Aim
The required output consists solely of the lines from the one containing "Write part 3" down to the one containing "shift=(4, 4, 9))", both included, each quoted exactly.

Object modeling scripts
* begin *

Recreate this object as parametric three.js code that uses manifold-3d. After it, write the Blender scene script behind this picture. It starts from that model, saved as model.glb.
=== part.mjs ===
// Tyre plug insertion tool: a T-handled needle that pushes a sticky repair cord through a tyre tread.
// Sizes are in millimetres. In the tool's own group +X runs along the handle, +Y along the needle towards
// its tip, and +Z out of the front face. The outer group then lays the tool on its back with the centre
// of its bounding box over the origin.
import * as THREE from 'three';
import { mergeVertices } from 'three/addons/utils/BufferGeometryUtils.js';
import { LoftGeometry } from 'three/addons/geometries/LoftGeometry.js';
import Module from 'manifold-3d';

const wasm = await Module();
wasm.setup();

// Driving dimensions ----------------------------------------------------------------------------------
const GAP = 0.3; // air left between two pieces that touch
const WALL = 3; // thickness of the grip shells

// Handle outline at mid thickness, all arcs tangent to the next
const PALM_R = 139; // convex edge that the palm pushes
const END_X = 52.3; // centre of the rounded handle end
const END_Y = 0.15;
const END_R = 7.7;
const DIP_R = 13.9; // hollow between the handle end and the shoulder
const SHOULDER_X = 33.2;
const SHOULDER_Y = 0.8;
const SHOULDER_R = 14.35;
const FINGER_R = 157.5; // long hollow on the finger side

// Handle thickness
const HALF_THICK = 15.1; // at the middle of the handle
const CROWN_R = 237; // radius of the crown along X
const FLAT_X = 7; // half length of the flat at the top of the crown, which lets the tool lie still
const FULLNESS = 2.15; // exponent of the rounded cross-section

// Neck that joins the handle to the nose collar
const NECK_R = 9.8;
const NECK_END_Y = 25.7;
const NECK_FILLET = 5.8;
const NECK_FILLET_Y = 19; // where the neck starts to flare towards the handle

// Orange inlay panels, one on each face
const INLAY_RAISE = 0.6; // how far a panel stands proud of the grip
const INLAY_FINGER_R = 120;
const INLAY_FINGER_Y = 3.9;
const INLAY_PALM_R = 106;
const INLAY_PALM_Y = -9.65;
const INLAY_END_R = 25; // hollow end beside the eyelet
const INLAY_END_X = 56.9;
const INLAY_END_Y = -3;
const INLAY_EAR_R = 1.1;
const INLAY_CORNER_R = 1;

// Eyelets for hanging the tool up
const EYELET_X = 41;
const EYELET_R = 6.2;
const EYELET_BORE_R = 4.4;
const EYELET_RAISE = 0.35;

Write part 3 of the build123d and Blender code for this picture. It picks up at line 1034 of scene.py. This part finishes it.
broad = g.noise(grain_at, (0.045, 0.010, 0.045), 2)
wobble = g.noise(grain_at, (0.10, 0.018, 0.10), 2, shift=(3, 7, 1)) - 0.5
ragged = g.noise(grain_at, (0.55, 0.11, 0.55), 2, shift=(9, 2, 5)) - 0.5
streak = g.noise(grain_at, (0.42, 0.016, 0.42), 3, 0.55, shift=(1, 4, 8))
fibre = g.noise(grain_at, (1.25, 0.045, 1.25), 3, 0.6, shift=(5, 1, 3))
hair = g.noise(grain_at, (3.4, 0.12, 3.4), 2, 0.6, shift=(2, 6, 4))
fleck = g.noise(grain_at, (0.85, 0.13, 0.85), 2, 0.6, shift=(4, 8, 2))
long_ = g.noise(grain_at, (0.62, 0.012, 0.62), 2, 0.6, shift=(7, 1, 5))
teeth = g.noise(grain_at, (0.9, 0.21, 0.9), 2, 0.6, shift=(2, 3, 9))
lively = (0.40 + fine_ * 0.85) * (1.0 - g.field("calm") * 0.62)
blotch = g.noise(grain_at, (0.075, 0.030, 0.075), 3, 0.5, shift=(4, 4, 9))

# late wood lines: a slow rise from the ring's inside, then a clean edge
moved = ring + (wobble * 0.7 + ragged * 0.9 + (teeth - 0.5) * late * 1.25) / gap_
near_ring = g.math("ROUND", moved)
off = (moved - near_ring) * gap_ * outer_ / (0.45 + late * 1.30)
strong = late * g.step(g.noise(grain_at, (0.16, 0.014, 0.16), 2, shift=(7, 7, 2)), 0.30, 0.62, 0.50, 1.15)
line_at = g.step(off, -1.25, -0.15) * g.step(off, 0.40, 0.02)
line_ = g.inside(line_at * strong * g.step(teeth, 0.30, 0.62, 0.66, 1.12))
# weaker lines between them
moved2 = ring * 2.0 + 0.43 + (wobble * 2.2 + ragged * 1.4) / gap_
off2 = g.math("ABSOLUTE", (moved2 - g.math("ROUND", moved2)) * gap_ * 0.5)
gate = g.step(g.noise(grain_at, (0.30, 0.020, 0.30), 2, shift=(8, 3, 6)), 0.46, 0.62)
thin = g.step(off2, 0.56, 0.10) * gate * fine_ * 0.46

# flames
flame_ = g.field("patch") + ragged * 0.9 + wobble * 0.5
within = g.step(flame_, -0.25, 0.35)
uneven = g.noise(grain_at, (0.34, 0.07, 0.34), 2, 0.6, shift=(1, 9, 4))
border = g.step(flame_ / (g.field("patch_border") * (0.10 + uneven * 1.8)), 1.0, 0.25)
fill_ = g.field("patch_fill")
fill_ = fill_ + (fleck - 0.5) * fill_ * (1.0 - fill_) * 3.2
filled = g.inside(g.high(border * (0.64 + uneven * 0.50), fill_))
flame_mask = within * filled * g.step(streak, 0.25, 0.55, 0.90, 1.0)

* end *
* begin *

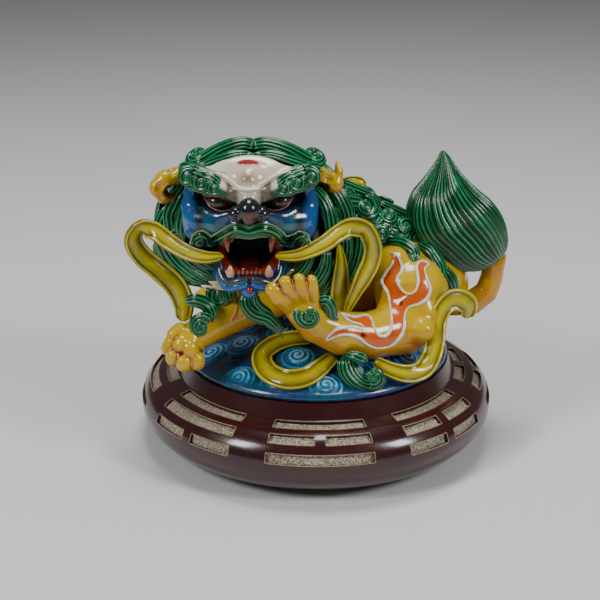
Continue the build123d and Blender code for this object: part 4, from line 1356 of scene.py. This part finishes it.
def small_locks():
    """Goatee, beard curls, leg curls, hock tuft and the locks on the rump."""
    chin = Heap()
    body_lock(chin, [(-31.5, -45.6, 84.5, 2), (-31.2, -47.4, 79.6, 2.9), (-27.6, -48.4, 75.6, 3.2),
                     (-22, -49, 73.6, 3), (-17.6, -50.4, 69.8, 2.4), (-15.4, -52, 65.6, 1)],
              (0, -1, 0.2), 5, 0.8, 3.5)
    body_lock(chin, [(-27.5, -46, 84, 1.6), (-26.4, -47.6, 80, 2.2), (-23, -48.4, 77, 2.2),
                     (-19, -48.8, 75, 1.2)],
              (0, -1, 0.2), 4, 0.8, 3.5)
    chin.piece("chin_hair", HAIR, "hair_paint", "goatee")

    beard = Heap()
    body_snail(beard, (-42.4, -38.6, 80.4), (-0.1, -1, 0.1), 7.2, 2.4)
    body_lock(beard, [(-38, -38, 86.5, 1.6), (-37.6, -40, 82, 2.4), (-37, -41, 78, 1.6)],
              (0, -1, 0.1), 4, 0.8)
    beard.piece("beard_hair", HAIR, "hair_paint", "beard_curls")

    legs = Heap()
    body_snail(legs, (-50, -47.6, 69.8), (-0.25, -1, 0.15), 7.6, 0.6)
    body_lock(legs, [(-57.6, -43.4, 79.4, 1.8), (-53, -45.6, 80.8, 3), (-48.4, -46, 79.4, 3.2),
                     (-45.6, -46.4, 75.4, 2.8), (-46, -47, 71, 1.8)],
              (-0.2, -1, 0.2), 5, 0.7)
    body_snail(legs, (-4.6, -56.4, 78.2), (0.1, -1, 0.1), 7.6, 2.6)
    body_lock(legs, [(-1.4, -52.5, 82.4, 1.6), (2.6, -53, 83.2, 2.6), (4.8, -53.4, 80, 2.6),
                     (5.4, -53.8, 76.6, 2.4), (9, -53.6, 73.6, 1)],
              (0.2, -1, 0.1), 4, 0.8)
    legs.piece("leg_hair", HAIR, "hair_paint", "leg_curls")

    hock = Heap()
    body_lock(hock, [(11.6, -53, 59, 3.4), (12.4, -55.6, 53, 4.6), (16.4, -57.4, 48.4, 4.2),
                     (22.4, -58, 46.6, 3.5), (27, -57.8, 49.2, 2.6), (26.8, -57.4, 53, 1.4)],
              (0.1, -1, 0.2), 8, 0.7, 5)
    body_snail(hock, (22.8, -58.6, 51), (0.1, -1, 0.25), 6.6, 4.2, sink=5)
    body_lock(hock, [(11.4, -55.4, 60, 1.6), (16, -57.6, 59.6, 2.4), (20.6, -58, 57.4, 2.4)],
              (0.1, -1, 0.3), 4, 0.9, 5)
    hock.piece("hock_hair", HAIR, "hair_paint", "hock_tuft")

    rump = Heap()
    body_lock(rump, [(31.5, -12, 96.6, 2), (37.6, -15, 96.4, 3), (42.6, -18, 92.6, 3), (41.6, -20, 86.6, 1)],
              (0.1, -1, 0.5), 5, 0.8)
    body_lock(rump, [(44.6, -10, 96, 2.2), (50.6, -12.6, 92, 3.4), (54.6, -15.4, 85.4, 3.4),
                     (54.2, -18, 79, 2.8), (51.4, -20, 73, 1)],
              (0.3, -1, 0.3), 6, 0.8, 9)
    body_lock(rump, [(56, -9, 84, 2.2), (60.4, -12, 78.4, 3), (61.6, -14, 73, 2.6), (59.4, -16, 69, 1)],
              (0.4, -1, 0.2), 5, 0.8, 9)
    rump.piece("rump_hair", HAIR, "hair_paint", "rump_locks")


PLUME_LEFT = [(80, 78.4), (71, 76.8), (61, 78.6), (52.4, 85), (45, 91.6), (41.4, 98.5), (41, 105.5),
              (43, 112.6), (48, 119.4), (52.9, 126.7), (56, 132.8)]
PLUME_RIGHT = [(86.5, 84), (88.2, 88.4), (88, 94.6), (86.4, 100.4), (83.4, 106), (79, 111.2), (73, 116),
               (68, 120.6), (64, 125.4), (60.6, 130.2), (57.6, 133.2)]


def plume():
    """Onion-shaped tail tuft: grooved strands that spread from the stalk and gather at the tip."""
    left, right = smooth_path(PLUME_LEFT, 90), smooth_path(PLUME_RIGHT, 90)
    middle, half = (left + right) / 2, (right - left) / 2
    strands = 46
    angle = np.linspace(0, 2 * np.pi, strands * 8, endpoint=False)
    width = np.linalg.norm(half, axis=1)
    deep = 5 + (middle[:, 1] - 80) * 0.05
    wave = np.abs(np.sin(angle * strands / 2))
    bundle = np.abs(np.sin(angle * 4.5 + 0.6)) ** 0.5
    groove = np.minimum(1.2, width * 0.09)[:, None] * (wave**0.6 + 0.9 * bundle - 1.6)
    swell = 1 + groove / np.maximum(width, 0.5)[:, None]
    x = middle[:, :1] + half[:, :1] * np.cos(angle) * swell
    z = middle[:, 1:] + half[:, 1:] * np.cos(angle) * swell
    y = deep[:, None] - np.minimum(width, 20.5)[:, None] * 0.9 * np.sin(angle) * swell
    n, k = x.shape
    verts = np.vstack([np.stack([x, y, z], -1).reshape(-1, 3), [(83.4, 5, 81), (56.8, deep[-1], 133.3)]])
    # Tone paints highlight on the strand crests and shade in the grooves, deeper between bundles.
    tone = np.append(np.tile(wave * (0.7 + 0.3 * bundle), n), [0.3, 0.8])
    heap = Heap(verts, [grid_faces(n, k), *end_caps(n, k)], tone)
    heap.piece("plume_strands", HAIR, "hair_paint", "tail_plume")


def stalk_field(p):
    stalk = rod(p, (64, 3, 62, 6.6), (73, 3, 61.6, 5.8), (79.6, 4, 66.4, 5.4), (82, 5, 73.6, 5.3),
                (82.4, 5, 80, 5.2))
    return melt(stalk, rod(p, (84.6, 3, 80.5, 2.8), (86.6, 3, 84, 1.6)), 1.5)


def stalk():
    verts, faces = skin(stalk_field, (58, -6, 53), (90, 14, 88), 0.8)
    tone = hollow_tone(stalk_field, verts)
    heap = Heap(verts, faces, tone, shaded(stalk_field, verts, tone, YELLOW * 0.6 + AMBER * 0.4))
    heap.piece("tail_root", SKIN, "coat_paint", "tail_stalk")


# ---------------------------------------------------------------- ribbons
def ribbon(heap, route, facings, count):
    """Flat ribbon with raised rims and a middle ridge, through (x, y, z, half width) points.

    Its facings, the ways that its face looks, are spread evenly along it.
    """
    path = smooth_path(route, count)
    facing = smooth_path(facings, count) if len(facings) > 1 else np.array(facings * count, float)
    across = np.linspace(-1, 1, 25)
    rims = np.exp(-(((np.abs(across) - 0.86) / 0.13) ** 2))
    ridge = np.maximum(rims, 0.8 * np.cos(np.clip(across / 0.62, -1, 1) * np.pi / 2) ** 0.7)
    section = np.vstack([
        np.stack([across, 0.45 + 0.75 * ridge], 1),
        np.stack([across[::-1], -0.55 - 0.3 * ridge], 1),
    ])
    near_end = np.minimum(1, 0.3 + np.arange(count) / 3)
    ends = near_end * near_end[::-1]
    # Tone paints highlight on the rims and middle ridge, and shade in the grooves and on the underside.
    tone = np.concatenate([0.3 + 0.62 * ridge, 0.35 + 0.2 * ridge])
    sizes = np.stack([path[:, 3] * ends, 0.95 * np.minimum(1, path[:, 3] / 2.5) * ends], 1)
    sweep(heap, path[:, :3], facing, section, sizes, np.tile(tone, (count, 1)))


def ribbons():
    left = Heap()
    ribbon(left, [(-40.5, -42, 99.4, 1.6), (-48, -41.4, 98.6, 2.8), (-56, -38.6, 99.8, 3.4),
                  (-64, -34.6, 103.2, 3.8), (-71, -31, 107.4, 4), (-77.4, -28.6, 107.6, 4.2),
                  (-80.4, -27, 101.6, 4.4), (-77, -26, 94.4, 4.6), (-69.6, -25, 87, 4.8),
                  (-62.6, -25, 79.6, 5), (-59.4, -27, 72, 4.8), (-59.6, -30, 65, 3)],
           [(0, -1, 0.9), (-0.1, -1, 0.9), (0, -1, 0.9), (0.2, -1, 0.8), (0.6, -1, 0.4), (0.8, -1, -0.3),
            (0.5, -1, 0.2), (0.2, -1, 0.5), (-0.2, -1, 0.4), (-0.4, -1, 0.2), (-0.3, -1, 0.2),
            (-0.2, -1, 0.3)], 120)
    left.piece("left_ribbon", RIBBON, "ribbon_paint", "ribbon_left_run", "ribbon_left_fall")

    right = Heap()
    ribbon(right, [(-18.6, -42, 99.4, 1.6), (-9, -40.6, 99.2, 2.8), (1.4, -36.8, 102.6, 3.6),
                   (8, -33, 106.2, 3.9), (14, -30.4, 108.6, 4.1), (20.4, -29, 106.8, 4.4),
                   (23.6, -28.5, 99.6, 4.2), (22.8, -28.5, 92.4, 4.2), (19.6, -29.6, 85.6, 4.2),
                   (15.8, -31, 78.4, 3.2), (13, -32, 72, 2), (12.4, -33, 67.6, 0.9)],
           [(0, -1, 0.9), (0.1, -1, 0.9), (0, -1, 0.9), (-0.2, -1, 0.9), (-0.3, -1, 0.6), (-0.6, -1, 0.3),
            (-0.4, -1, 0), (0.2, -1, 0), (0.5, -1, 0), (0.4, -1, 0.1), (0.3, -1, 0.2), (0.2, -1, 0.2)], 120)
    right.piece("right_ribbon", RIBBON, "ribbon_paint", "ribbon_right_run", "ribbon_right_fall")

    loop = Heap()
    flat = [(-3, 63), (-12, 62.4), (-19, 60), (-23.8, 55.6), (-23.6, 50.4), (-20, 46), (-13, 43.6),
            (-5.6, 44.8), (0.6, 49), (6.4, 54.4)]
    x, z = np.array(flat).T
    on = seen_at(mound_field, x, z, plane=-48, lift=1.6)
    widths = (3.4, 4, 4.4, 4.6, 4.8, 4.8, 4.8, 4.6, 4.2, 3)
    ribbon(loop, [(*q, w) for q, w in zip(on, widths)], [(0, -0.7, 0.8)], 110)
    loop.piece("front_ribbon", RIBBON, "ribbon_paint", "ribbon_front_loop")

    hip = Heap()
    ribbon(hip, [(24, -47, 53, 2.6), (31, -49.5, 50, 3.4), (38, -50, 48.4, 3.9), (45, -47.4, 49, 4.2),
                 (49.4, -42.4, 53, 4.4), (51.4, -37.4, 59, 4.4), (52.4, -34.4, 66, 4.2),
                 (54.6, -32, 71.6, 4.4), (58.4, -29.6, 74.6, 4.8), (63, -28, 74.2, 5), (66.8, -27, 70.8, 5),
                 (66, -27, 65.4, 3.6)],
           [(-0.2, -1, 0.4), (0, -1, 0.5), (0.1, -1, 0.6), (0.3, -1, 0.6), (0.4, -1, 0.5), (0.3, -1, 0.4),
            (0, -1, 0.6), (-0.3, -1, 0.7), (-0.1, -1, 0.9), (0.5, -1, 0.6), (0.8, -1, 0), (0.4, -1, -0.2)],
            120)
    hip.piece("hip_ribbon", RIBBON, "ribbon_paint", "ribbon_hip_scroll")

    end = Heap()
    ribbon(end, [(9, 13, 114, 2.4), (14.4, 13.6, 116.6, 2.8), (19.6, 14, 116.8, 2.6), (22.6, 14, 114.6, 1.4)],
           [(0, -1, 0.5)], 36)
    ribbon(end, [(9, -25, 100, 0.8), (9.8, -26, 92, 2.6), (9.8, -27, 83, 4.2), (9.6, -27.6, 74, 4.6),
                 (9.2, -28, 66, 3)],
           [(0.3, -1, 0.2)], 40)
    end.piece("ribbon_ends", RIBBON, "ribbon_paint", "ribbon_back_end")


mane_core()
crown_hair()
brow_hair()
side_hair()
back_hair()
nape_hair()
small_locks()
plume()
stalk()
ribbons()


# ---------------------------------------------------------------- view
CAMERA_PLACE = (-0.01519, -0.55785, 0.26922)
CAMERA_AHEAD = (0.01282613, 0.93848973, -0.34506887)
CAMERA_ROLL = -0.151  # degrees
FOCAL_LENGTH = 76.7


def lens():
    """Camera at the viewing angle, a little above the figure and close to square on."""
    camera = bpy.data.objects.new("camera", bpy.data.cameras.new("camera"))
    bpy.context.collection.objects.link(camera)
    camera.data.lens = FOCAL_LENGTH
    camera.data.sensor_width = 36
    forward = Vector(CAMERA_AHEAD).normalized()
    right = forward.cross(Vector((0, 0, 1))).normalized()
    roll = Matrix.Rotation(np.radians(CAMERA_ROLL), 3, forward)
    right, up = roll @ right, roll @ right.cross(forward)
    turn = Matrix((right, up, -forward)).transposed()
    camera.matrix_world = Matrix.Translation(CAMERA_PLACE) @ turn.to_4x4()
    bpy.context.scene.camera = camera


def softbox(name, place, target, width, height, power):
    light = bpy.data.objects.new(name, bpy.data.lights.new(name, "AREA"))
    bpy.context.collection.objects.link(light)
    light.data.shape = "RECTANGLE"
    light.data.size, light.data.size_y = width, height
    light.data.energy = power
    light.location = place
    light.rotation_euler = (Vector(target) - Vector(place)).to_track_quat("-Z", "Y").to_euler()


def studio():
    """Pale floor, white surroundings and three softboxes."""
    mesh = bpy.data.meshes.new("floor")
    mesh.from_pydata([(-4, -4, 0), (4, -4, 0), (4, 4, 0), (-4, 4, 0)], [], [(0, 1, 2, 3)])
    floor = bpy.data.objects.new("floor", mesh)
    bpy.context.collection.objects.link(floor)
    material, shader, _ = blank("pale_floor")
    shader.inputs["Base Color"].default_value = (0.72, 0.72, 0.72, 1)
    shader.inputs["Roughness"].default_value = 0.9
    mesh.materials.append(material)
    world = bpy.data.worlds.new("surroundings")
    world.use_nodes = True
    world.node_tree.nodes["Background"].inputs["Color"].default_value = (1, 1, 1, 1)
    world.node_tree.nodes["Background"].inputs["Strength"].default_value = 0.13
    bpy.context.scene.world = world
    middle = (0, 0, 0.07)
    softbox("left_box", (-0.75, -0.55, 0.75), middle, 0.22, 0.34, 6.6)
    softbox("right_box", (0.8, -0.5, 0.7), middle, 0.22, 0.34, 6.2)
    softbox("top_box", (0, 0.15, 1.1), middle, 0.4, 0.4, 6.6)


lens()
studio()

* end *

Problem solution
Write part 3 of the build123d and Blender code for this picture. It picks up at line 1034 of scene.py. This part finishes it.
broad = g.noise(grain_at, (0.045, 0.010, 0.045), 2)
wobble = g.noise(grain_at, (0.10, 0.018, 0.10), 2, shift=(3, 7, 1)) - 0.5
ragged = g.noise(grain_at, (0.55, 0.11, 0.55), 2, shift=(9, 2, 5)) - 0.5
streak = g.noise(grain_at, (0.42, 0.016, 0.42), 3, 0.55, shift=(1, 4, 8))
fibre = g.noise(grain_at, (1.25, 0.045, 1.25), 3, 0.6, shift=(5, 1, 3))
hair = g.noise(grain_at, (3.4, 0.12, 3.4), 2, 0.6, shift=(2, 6, 4))
fleck = g.noise(grain_at, (0.85, 0.13, 0.85), 2, 0.6, shift=(4, 8, 2))
long_ = g.noise(grain_at, (0.62, 0.012, 0.62), 2, 0.6, shift=(7, 1, 5))
teeth = g.noise(grain_at, (0.9, 0.21, 0.9), 2, 0.6, shift=(2, 3, 9))
lively = (0.40 + fine_ * 0.85) * (1.0 - g.field("calm") * 0.62)
blotch = g.noise(grain_at, (0.075, 0.030, 0.075), 3, 0.5, shift=(4, 4, 9))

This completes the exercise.